AIM OF THE TASK
Set down only the lines running from the one with "---- the parts" to the one with "bpy.data.objects.remove(obj)", both lines included, exactly as they stand, please.

-- begin RECORDED DATA --

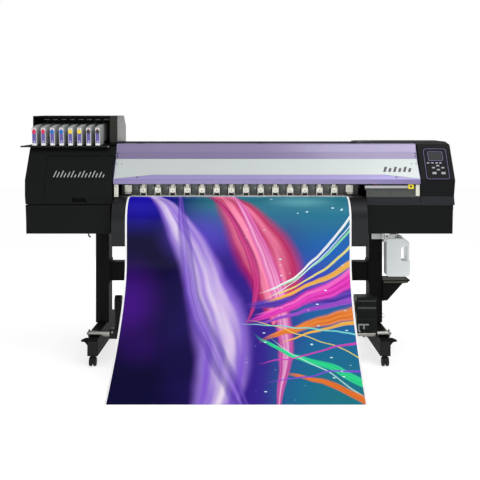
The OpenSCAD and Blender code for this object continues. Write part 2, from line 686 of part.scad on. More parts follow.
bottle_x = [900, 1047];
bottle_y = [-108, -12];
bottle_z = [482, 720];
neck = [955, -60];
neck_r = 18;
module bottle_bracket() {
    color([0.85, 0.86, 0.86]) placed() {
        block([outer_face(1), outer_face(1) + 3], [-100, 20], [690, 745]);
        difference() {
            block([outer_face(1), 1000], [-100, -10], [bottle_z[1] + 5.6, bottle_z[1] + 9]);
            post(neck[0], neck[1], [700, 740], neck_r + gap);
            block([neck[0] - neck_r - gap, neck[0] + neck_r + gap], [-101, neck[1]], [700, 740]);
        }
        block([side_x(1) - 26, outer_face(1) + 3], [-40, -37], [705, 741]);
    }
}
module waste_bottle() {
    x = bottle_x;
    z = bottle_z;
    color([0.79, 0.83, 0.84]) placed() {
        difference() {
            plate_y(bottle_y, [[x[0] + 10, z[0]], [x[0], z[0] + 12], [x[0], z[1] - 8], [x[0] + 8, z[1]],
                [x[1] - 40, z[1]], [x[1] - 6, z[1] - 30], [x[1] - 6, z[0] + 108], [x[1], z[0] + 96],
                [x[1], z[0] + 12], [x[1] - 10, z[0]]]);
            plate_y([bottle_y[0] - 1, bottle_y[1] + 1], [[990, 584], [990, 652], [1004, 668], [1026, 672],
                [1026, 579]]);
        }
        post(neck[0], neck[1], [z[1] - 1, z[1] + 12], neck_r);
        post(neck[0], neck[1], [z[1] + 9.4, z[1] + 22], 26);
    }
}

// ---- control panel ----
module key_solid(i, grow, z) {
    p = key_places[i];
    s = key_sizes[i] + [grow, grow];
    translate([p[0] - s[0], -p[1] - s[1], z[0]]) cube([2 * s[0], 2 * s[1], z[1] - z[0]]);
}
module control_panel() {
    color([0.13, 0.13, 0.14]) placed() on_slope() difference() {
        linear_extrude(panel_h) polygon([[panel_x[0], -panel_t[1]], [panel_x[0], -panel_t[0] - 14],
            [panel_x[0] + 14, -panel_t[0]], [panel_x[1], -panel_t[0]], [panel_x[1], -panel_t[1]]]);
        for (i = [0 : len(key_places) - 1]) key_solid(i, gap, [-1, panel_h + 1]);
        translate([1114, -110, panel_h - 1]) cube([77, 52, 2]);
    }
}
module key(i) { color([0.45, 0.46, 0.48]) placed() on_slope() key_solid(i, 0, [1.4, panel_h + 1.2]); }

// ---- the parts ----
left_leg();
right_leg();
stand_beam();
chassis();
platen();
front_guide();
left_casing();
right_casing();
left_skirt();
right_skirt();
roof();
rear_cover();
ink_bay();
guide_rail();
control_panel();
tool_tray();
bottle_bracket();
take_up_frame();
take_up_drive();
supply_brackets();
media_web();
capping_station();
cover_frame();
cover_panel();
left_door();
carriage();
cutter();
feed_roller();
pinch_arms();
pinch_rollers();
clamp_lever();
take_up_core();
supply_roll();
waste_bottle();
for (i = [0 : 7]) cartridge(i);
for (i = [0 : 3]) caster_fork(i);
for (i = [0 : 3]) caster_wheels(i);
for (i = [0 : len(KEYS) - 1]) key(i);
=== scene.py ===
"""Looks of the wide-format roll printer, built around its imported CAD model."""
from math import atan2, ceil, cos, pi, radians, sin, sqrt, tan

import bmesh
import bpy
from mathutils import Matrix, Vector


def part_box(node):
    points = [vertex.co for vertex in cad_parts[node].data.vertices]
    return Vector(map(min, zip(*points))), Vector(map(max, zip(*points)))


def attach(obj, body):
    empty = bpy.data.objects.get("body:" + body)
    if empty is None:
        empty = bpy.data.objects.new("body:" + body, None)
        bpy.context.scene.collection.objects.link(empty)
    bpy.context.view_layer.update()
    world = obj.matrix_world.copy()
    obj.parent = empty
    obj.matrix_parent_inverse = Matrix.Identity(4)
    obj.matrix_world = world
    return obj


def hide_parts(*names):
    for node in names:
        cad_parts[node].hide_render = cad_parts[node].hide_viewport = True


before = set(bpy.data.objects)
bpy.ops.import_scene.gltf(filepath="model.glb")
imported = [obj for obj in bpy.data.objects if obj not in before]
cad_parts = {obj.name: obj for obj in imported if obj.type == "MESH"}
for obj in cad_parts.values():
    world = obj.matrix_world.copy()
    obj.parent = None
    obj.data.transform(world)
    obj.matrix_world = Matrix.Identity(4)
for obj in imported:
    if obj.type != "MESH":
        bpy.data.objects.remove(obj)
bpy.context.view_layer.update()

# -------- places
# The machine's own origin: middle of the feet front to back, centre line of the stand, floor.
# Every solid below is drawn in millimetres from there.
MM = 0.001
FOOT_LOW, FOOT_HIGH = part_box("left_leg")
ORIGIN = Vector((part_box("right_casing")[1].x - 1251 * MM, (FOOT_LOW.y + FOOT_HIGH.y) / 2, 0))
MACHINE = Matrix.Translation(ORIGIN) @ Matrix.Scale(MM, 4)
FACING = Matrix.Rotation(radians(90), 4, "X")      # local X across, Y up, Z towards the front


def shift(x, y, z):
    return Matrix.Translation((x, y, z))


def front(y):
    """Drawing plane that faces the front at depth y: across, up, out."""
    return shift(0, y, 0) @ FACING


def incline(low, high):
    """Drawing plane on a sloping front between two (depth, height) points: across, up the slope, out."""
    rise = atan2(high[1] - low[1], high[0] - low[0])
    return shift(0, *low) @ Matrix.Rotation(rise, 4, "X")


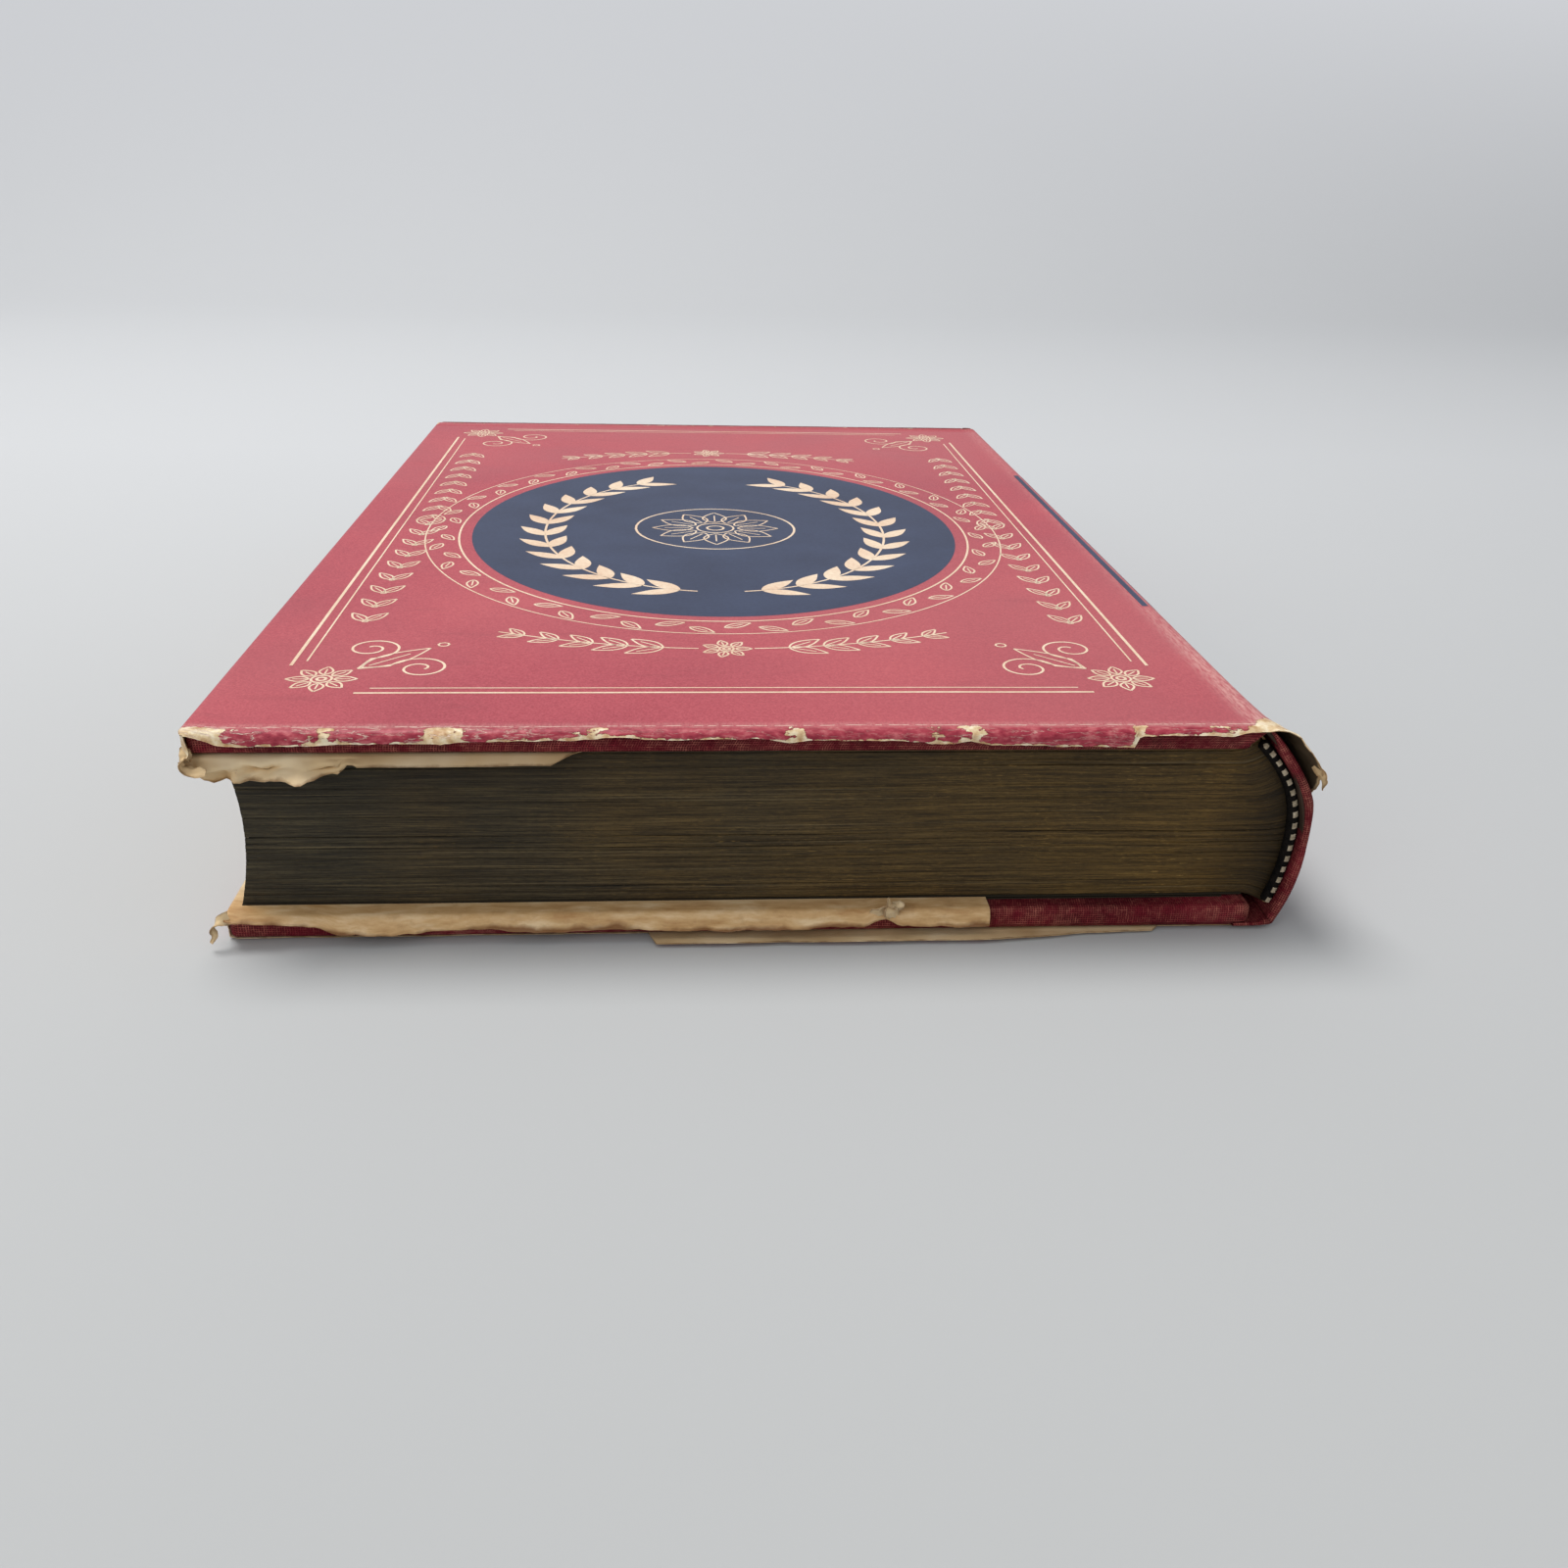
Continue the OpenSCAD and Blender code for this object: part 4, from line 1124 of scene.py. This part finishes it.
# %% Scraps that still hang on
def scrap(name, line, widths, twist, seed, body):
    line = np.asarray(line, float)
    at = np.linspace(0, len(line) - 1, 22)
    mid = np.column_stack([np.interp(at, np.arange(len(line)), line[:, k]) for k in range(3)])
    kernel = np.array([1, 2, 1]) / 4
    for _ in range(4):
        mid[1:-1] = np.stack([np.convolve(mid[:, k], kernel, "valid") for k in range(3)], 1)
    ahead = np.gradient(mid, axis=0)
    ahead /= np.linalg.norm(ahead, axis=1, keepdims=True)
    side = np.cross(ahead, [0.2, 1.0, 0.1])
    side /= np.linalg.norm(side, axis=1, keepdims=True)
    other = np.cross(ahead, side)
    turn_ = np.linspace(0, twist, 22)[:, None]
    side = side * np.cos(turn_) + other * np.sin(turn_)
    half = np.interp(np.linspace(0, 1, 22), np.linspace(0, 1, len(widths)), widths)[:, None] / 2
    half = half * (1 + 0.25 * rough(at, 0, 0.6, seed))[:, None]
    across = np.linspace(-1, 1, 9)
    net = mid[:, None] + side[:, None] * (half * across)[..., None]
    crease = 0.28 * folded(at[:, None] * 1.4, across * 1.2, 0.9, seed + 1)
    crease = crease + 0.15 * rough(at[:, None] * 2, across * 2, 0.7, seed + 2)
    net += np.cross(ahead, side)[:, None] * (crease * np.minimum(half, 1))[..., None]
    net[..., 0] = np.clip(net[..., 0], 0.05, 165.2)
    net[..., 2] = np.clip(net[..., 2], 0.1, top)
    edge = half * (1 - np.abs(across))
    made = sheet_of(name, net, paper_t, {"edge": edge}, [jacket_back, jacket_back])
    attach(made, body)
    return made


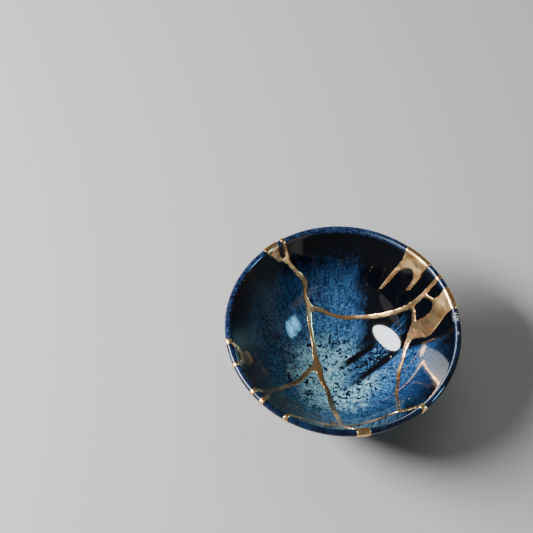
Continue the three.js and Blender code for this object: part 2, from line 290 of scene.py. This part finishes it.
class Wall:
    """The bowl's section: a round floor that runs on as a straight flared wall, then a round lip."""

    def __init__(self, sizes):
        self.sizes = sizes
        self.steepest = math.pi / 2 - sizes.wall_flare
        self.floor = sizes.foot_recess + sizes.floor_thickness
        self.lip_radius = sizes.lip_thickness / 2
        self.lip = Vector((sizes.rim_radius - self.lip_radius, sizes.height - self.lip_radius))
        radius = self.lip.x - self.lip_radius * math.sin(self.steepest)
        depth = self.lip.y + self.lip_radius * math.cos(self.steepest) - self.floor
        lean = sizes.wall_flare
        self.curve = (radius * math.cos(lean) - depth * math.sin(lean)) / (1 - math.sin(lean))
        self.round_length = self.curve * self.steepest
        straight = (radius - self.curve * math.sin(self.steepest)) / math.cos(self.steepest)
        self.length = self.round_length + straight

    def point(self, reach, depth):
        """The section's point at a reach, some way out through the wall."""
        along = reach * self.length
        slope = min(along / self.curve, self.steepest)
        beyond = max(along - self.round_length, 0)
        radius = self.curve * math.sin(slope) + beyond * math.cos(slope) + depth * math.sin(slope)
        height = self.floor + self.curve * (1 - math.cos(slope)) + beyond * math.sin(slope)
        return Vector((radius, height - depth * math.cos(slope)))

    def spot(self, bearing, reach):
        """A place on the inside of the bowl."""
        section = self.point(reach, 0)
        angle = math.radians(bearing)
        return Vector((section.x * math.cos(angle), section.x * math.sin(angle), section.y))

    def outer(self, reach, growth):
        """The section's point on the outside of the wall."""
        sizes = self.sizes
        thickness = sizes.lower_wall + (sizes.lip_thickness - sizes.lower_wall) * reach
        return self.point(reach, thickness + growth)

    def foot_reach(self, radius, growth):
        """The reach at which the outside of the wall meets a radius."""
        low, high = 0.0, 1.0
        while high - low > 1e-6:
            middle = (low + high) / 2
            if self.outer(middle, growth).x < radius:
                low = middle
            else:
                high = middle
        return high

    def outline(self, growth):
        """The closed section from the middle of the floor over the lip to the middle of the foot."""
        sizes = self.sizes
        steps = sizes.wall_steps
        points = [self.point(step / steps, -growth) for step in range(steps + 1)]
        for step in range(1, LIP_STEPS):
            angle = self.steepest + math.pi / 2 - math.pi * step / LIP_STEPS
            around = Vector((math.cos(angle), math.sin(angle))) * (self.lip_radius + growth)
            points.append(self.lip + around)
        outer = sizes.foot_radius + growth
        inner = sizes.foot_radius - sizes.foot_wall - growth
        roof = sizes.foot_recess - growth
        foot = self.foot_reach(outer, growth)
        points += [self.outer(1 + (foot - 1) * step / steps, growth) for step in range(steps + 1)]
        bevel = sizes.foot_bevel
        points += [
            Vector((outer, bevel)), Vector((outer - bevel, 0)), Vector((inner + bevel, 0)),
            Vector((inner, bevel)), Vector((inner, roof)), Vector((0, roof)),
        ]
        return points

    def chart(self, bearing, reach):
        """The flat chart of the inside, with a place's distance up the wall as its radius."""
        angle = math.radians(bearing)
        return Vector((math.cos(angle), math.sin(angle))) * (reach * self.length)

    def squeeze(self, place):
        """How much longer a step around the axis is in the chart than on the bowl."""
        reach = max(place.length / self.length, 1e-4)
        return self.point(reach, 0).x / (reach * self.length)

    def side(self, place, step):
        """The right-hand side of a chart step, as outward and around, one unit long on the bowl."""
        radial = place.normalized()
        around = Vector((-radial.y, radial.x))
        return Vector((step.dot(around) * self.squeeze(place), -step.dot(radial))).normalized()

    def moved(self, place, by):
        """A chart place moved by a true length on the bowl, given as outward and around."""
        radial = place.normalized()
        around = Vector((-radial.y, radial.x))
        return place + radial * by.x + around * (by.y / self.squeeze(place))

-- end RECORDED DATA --

COMPLETE ANSWER
// ---- the parts ----
left_leg();
right_leg();
stand_beam();
chassis();
platen();
front_guide();
left_casing();
right_casing();
left_skirt();
right_skirt();
roof();
rear_cover();
ink_bay();
guide_rail();
control_panel();
tool_tray();
bottle_bracket();
take_up_frame();
take_up_drive();
supply_brackets();
media_web();
capping_station();
cover_frame();
cover_panel();
left_door();
carriage();
cutter();
feed_roller();
pinch_arms();
pinch_rollers();
clamp_lever();
take_up_core();
supply_roll();
waste_bottle();
for (i = [0 : 7]) cartridge(i);
for (i = [0 : 3]) caster_fork(i);
for (i = [0 : 3]) caster_wheels(i);
for (i = [0 : len(KEYS) - 1]) key(i);
=== scene.py ===
"""Looks of the wide-format roll printer, built around its imported CAD model."""
from math import atan2, ceil, cos, pi, radians, sin, sqrt, tan

import bmesh
import bpy
from mathutils import Matrix, Vector


def part_box(node):
    points = [vertex.co for vertex in cad_parts[node].data.vertices]
    return Vector(map(min, zip(*points))), Vector(map(max, zip(*points)))


def attach(obj, body):
    empty = bpy.data.objects.get("body:" + body)
    if empty is None:
        empty = bpy.data.objects.new("body:" + body, None)
        bpy.context.scene.collection.objects.link(empty)
    bpy.context.view_layer.update()
    world = obj.matrix_world.copy()
    obj.parent = empty
    obj.matrix_parent_inverse = Matrix.Identity(4)
    obj.matrix_world = world
    return obj


def hide_parts(*names):
    for node in names:
        cad_parts[node].hide_render = cad_parts[node].hide_viewport = True


before = set(bpy.data.objects)
bpy.ops.import_scene.gltf(filepath="model.glb")
imported = [obj for obj in bpy.data.objects if obj not in before]
cad_parts = {obj.name: obj for obj in imported if obj.type == "MESH"}
for obj in cad_parts.values():
    world = obj.matrix_world.copy()
    obj.parent = None
    obj.data.transform(world)
    obj.matrix_world = Matrix.Identity(4)
for obj in imported:
    if obj.type != "MESH":
        bpy.data.objects.remove(obj)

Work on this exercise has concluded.